El poder de narrar, de evocar imágenes y de transmitirlas a sus lectores le permitió sobrevivir y superar una realidad casi siempre adversa, desde su infancia, su casi orfandad, su inicial traslado de su pueblo natal, Perronales, a Holguín (¡horrendo!, piensa uno siguiendo al también autor de una gran novela, “El mundo alucinante”, título que bien podría servir para su autobiografía), sus incursiones como guerrillero antibatistiano, pasando por su deslumbramiento habanero, su subida eufórica al carro de la Revolución cubana, hasta llegar a su total desencanto y descubrimiento de la gran mentira, para culminar en sus desolados y grises días estadounidenses, tanto en Miami como en Nueva York, donde, abatido por el sida, se suicida el 7 de diciembre.

Pero intentar trazar las coordenadas de su periplo vital va en detrimento de su arte, de las penurias –cual fray Servando redivivo–, de los padecimientos, la persecución, la grandeza de sus sueños, la inmortalidad de sus momentos felices –que no fueron pocos–, la entereza de su pensamiento, su calidad narrativa.
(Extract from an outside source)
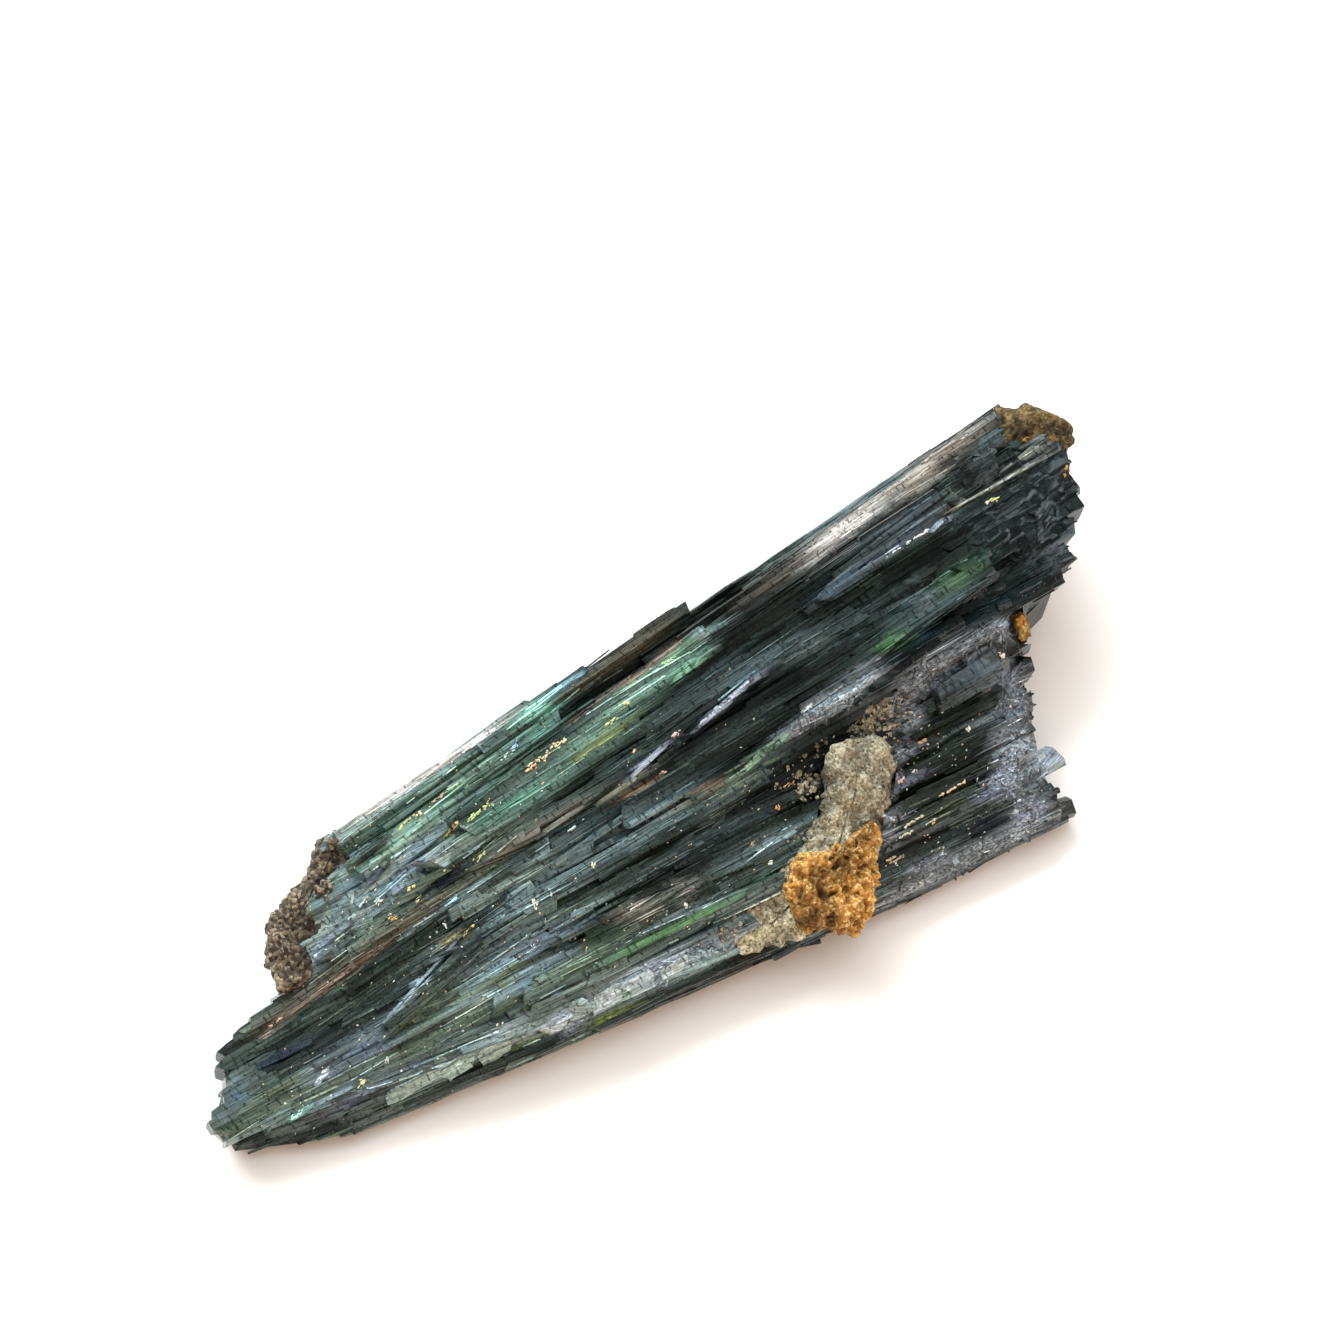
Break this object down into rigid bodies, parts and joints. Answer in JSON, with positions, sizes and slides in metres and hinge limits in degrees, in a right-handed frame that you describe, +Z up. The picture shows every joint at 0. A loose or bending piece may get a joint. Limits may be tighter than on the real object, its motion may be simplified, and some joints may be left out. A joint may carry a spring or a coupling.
{
  "type": "vivianite crystal shard",
  "caption": "Dark green-blue vivianite shard: a fan of intergrown bladed crystals with a broad striated side and clinging sandy and rusty matrix. Lies on its underside.",
  "frame": {"origin": "middle of the shard's bounding box, on the surface that it lies on", "axes": "+X along the shard from the narrow end to the wide end, +Y across it towards the thick back edge, +Z up"},
  "size_m": [0.0588, 0.02, 0.0106],
  "materials": {
    "vivianite": "vitreous cleavage faces, black-green to blue-green, pale lilac-grey where crushed",
    "sandy_matrix": "fine sandy, dull",
    "limonite": "porous rusty crust, dull",
    "clay": "dry tan clay, dull"
  },
  "bodies": {
    "root": {"vivianite_crystals": "vivianite", "sandy_matrix": "sandy_matrix", "limonite_crust": "limonite", "limonite_cap": "limonite", "ochre_grain": "limonite", "clay_rim": "clay"}
  },
  "joints": []
}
En este libro de Arenas no destacan las innovaciones formales o lingüísticas, más bien se da la afortunada conjunción de un hombre que vivió intensa y apasionadamente infinidad de sucesos buenos y malos y la capacidad de narrar, de contar, de decir su verdad.

Ah, porque, vaya, Raulucho, paradójica e irónicamente, Arenas es un producto acabado y casi arquetípico del régimen cubano, más allá de sus preferencias sexuales –“pájaro”, como apunta que llaman en la isla a los homosexuales–, más allá de su disidencia y oposición al Gobierno de los hermanos Castro, es un gran escritor cuya obra no sería lo que es si no le hubiera tocado vivir en ese periodo histórico, pero apuesto a que su voz, su poderosa e insilenciable voz de artista, sin duda igual hubiera resonado en la literatura contemporánea mundial, como cuando era un chamaco e iba narrando a gritos sus historias carnavalescas.
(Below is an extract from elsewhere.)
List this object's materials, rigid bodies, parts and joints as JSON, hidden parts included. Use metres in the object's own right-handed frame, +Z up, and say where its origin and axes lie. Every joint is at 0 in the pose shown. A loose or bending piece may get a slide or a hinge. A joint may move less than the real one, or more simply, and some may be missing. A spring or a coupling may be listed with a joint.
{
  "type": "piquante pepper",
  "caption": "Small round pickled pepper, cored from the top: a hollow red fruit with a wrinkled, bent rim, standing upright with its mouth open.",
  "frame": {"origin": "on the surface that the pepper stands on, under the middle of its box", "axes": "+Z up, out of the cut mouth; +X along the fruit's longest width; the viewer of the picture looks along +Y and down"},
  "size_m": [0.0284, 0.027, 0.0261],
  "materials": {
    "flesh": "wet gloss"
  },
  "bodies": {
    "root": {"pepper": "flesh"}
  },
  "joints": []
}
Además, hay que añadir que Arenas condena rotundamente al Gobierno que oprime al pueblo cubano –o a una parte significativa de éste–, pero también, al final de sus días, se muestra desencantado, como tantos otros exiliados, del sistema capitalista, sin abogar por uno o el otro, simplemente expresa su anhelo de vivir libre, de hacer lo que a uno le gusta sin perjuicio de las libertades de los demás, como si estuviera en el campo, como si le cantara a la noche el placer enorme e inefable de estar vivo. En este sentido, “Antes que anochezca” es, definitivamente, un canto a la vida desgarrador, sublime y también hermoso.

Así, pues, ¡qué cojones, Raúl, para haber vivido su vida y más aún para transmutarla en literatura, en gran literatura, como algunos de los poemas que alguna vez leíste en tu casa de la Del Valle! En fin, poeta, que leyendo a Reinaldo Arenas, a quien invocabas casi con devoción, comprendo mejor tu dolor por tu pueblo y tu triste sino trashumante, y como siempre, a pesar de nuestras diferencias, te deseo suerte, hermano, dondequiera que la Luna te sorprenda pergeñando versos alucinantes, iracundos, anticomplacientes y amorosos, o novelas que no has publicado porque no tuviste o no has encontrado a tu Jorge ni a tu Margarita.

P.S. Sólo como dato curioso: en 2000 apareció la versión fílmica homónima (Before Night Falls, en inglés), dirigida por Julian Schnabel y Javier Bardem como Reinaldo Arenas.